Responding to these charges have been religious, human rights and political figures, including former president Jimmy Carter; the China Service Coordinating Office, a Wheaton, Illinois-based umbrella group representing more than 100 evangelical organizations working in China; staff of the National Council of Churches; and Human Rights Watch. These groups vary in their assessment of religious persecution in China, but all object to some aspect or assumption of the anti-China lobby. Carter, who saw Sino-American relations improve greatly during his administration, believes the lobbyists are eroding those accomplishments and triggering a dangerous anti-U.S. backlash in China. The NCC urges attentiveness to the voices of Chinese Christians and takes its cues from the China Christian Council (CCC), China's only nationaly recognized Protestant organization. The NCC believes that much of what is reported as religious persecution is something less clear-cut. The evangelical groups represented by the China Service Coordination Office do not refer to the CCC, but they too express concern about the impact that denial of MFN status would have on Chinese Christians as well as on the outsiders trying to witness there. Human Rights Watch has issued reports on religious persecution in China and called for specific changes in religious policy, but it rebuffs the claim that persecuted Christians are getting less attention than their plight warrants.

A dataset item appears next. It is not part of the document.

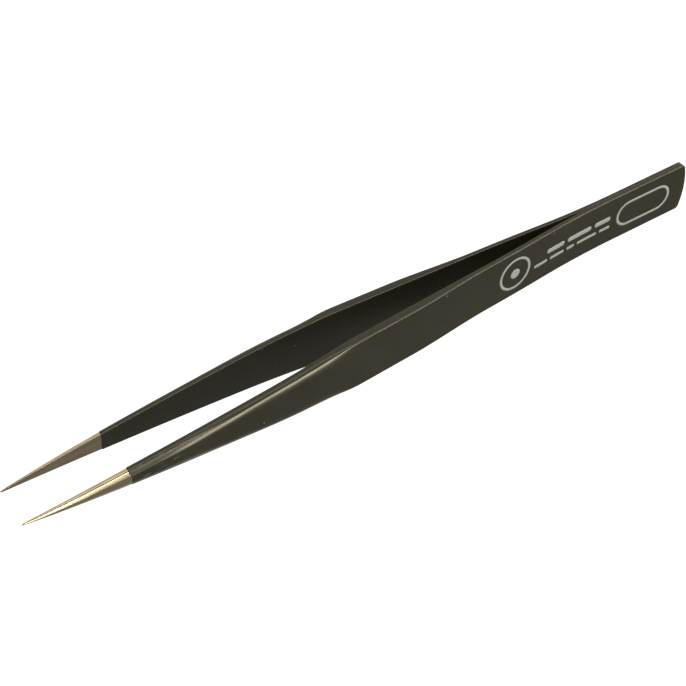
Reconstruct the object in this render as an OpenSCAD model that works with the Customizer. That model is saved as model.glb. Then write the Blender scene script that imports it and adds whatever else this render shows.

Those debating the state of Christians in China may seem like blind men describing an elephant -- each basing his description on the leg or ear or trunk he had hold of and questioning the sanity or good will of those who have hold of a different piece. Most American Christians, concerned though they are about the status of Christians in the world's most populous country, have an extremely limited view of the elephant. They simply do not know whether religious persecution worldwide -- and in China specifically -- really is hitting epidemic proportions, and whether millions of Chinese Christians live each day in fear, with no hope of relief save from concerned outsiders.

A strong dose of humility is a proper first step toward understanding. China is enormous -- not just big, but enormous -- and conditions vary so widely from region to region that anecdotes from one or two places at one or two points in time cannot suffice as the basis for extrapolating a general truth. We must also understand how China's colonial experience still shapes church-state relations. Finally, we must be willing to at least consider that there may be valid ways to achieve more religious freedom for Chinese Christians other than through political confrontation.